# Rainshadow Rod???



## FishZen (Apr 1, 2013)

I purchased a few surf rods from a commercial fisherman and I need help identifying one of the rods. He stated it was a Rainshadow with stainless steel Alps guides. I couldn't find any markings on the rod that would indicate it was a Rainshadow. Does anyone know how to identify if it is a Rainshadow blank? Specs of rod are below along with some pics. 

Overall Length: 12' 6"
Top Section Length: 108"
Bottom Section Length: 48"
Butt to top of reel seat length: 31"
Butt to bottom of reel seat length: 24"


----------



## NASCAR (Jul 26, 2013)

looks like a rainshadow to me. they didnt put that reel seat very far up the butt section. must have been a short armed fella who built it. anyways, if the builder did not put the sticker on the rod when he built it, it wont have anything on it marking it as a rainshadow, unless you cut the bottom of the butt section off and there is a sticker there not covered in glue.
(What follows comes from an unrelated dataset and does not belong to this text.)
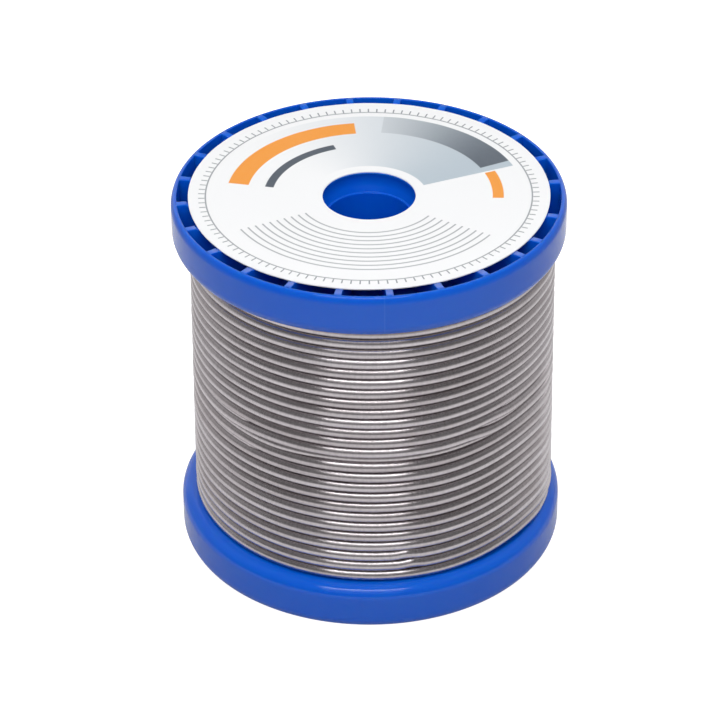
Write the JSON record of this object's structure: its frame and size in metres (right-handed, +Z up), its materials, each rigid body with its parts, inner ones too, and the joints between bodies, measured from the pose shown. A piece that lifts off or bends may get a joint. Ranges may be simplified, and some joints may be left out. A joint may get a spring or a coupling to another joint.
{
  "type": "solder wire spool",
  "caption": "Moulded plastic reel wound full of soft solder wire, with a ribbed hollow flange at each end, a paper label and an open hub for a holder's rod.",
  "frame": {"origin": "On the reel's axis, in the plane of the bottom flange's rim that it stands on.", "axes": "+Z up along the reel's axis; +Y away from the viewer of the front; +X to that viewer's right. The top flange's two closer-set ribs lie near -30 degrees from +X."},
  "size_m": [0.05, 0.05, 0.0498],
  "materials": {
    "blue_plastic": "glossy injection-moulded blue plastic",
    "label_paper": "smooth white paper label with a plain printed pattern in grey, blue and orange",
    "solder_alloy": "drawn soft solder wire, satin grey with fine draw marks"
  },
  "bodies": {
    "root": {"bottom_flange": "blue_plastic", "top_flange": "blue_plastic", "barrel": "blue_plastic", "label": "label_paper", "solder_wire": "solder_alloy"}
  },
  "joints": []
}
However with the measurements and the look of the blank i would say it is a rainshadow. probably a 1509, 1508, or 1507 from the looks of it. Good rods, built for throwing long distances to catch big drum, or whatever takes your bait.


----------



## FishZen (Apr 1, 2013)

Cool, thanks for taking the time to look at the rod and posting your opinion. Really appreciate it.


----------